Each skitter list is a strict superset of all smaller
lists.
Past Destination Lists
| Family |
Version |
Date |
Size |
Monitors |
| IPv4 list |
ipv4.20030225.147k |
02/25/2003 |
147,016 |
champagne, kaist, riesling |
|
ipv4.20030225.366k |
02/25/2003 |
365,605 |
apan-jp, iad, lhr, nrt, sjc, yto |
|
ipv4.20030225.814k |
02/25/2003 |
814,356 |
mwest, uoregon |
|
| DNS Clients list |
dns.20030113.0147k |
01/13/2003 |
147,943 |
a-root, b-root, d-root, e-root, f-root, g-root, h-root, i-root,
k-root, m-root, k-peer, cdg-rssac |
|
| Archive |
various |
1998-2002 |
various |
retired |
-
IPv4
list
-
Goal of the list:
Provide representative coverage of the routable IPv4 space for
topology measurements. Ideally, this list should have an IP address
in each populated /24 prefix of the global Internet space.

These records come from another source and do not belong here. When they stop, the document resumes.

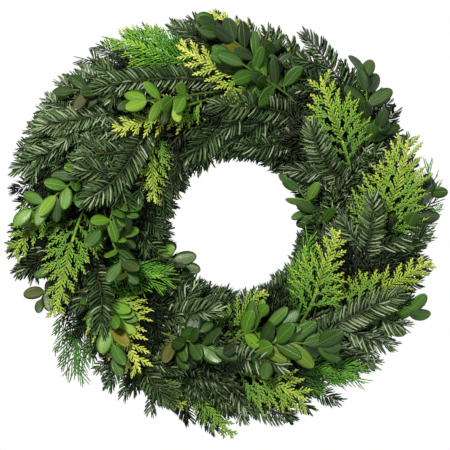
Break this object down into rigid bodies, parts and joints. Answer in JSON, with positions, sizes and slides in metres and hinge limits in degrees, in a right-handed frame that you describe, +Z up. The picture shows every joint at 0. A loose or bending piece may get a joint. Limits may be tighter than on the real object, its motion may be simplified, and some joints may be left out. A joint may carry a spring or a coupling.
{
  "type": "fresh evergreen wreath",
  "caption": "Round wreath of mixed fir, cypress and boxwood cuttings clamped in overlapping bundles on a wire ring, lying on its back with its face up.",
  "frame": {"origin": "middle of the wreath, on the surface it lies on", "axes": "+Z up out of the wreath's face, +Y towards the top of the wreath as it is seen, +X to its right"},
  "size_m": [0.3301, 0.3333, 0.0695],
  "materials": {
    "ring_wire": "dark green enamelled steel wire, satin",
    "fir": "dark blue-green needles with a pale bloom beneath, satin",
    "golden_cypress": "flat scale foliage, green at the rib and yellow at the tips, matt",
    "green_cypress": "flat scale foliage, fresh green, matt",
    "boxwood": "small oval leaves with a waxy gloss and a pale midrib"
  },
  "bodies": {
    "root": {"clamp_ring": "ring_wire", "boxwood_sprig_01": "boxwood", "boxwood_sprig_02": "boxwood", "boxwood_sprig_03": "boxwood", "boxwood_sprig_04": "boxwood", "boxwood_sprig_05": "boxwood", "boxwood_sprig_06": "boxwood", "boxwood_sprig_07": "boxwood", "boxwood_sprig_08": "boxwood", "boxwood_sprig_09": "boxwood", "boxwood_sprig_10": "boxwood", "boxwood_sprig_11": "boxwood", "boxwood_sprig_12": "boxwood", "boxwood_sprig_13": "boxwood", "boxwood_sprig_14": "boxwood", "boxwood_sprig_15": "boxwood", "boxwood_sprig_16": "boxwood", "boxwood_sprig_17": "boxwood", "fir_spray_01": "fir", "fir_spray_02": "fir", "fir_spray_03": "fir", "fir_spray_04": "fir", "fir_spray_05": "fir", "fir_spray_06": "fir", "fir_spray_07": "fir", "fir_spray_08": "fir", "fir_spray_09": "fir", "fir_spray_10": "fir", "fir_spray_11": "fir", "fir_spray_12": "fir", "fir_spray_13": "fir", "fir_spray_14": "fir", "fir_spray_15": "fir", "fir_spray_16": "fir", "fir_spray_17": "fir", "fir_spray_18": "fir", "fir_spray_19": "fir", "fir_spray_20": "fir", "fir_spray_21": "fir", "golden_cypress_01": "golden_cypress", "golden_cypress_02": "golden_cypress", "golden_cypress_03": "golden_cypress", "golden_cypress_04": "golden_cypress", "golden_cypress_05": "golden_cypress", "golden_cypress_06": "golden_cypress", "golden_cypress_07": "golden_cypress", "golden_cypress_08": "golden_cypress", "golden_cypress_09": "golden_cypress", "golden_cypress_10": "golden_cypress", "golden_cypress_11": "golden_cypress", "golden_cypress_12": "golden_cypress", "golden_cypress_13": "golden_cypress", "golden_cypress_14": "golden_cypress", "golden_cypress_15": "golden_cypress", "green_cypress_01": "green_cypress", "green_cypress_02": "green_cypress", "green_cypress_03": "green_cypress", "green_cypress_04": "green_cypress", "green_cypress_05": "green_cypress", "green_cypress_06": "green_cypress"}
  },
  "joints": []
}
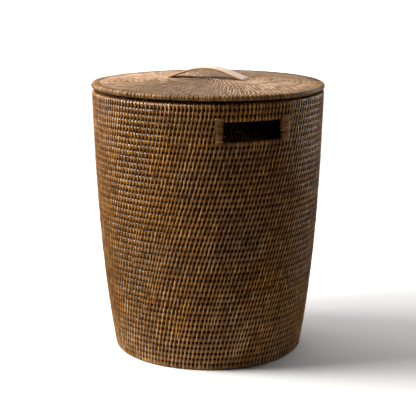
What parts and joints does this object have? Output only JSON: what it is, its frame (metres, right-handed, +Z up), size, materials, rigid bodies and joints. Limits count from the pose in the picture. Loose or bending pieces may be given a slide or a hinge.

Current versions of the IPv4 list attempt to include (1) one or
two destination in every semiglobal prefix and (2) destination in
every CIDR block of a certain prefix length. Semiglobal prefix is
announced by at least 18 of the 36 Route Views peers providing
largest BGP tables. Specifically, we used a Route Views snapshot
taken at noon on Feb 15, 2003. By including a destination in every
CIDR block of a given length, we ensure that large semiglobal
prefixes are represented in proportion to their size. This approach
is particularly important for large prefixes (/8) that contain many
customer networks but have few, if any, announced prefixes for
these subnetworks.
-
Creating the list:
The process includes the following steps.
-
Collecting initial set of IP addresses.
We glean as many as possible IP addresses from a number of sources
available:
- existing skitter lists;
- intermediate addresses in skitter traces;
- users who have accessed CAIDA website;
- users who have made requests to NetGeo;
- various packet traces;
-
Filtering out addresses that do not want to be
probed.
Over years of topology probing project, we have accumulated a list
of addresses, networks and prefixes that complained about receiving
skitter packets. These addresses are carefully excluded from
any future probing.
-
Running CAIDA tool skdesttest.
- The tool takes a list of candidate IP addresses and a list of IP
prefixes that we want our measurements to represent. It tries to
find addresses within each prefix that "are alive", i.e. respond to
a ping. Note that the tool pings each destination in the candidate
list only once, thus making very low impact on the network.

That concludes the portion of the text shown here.